Além disso, a reabertura de litígios por meio de ações rescisórias - como no caso do Tema 69 - corrói a confiança na coisa julgada, um dos pilares do Estado de Direito. Sem confiança na definitividade das decisões, a motivação para cumprir voluntariamente a ordem judicial diminui e o Judiciário se sobrecarrega ainda mais.
Dever-se-ia estabelecer critérios claros para modulação de efeitos: a modulação deve permanecer excepcional, com critérios objetivos e fundamentação explícita sobre o porquê da proteção de determinadas situações e exclusão de outras.
Tribunais de todo o país precisam cumprir o dever imposto pelos arts. 926 e 927 do CPC. Juízes que se afastarem de precedentes vinculantes devem fundamentar a distinção de modo consistente, sob pena de nulidade.
O Poder Legislativo deve revisar normas tributárias e previdenciárias para evitar interpretações divergentes, fornecendo parâmetros claros que reduzam a margem de variação dos tribunais.
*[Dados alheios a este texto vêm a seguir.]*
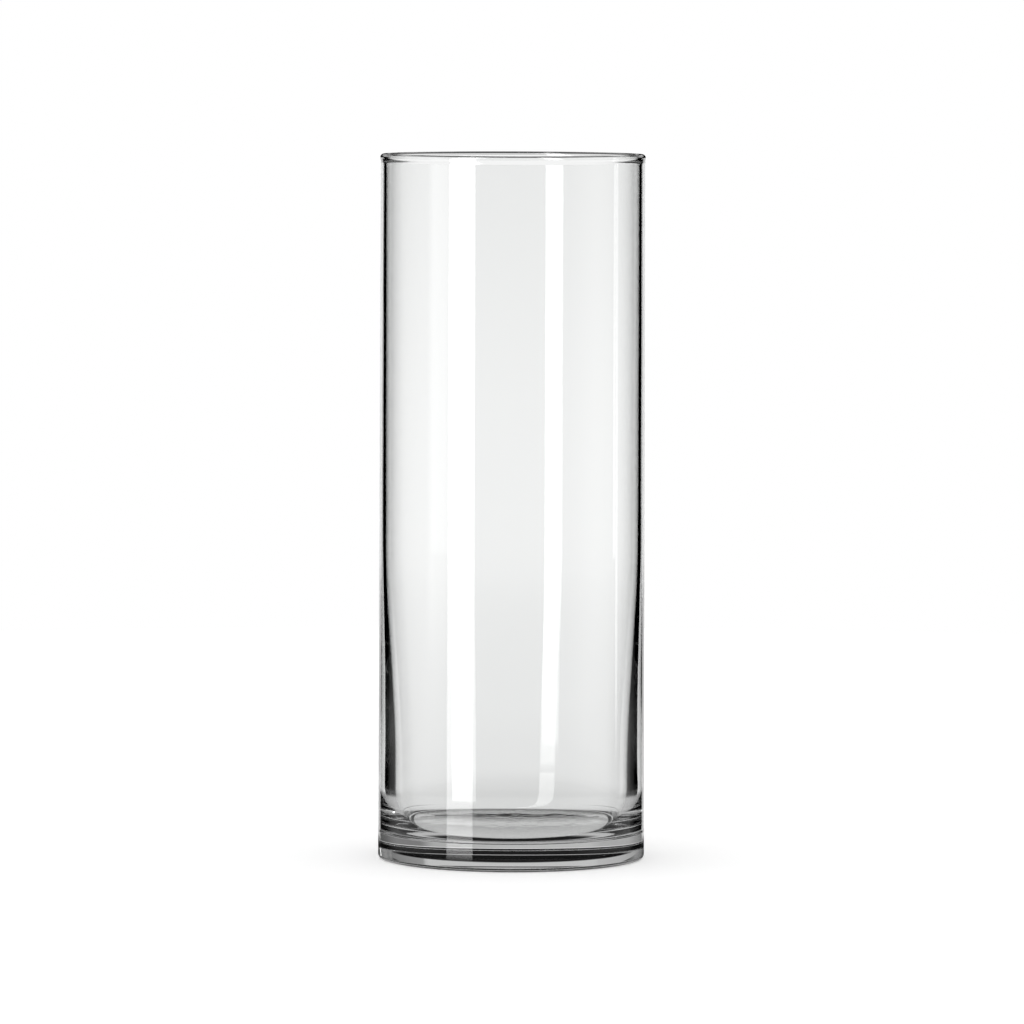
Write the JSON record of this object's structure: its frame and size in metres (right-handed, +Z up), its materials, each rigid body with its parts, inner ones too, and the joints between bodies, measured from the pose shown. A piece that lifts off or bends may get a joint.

O banco de precedentes do STJ e as plataformas de divulgação de teses precisam ser fortalecidos para garantir que advogados, magistrados e cidadãos tenham acesso rápido às decisões de caráter vinculante. A uniformização depende de comunicação eficiente.
A promessa de segurança jurídica proclamada na Constituição e no CPC não se realiza enquanto a jurisprudência brasileira permanecer volátil. O cenário atual - em que decisões mudam abruptamente, modulam-se efeitos sem critérios claros e se admite a revisão de sentenças transitadas em julgado - coloca em risco a estabilidade das relações sociais e econômicas. A crítica à insegurança jurídica não é mera retórica; é chamada à responsabilidade institucional de quem legisla e julga. Promover previsibilidade é dever constitucional e condição para o desenvolvimento do país.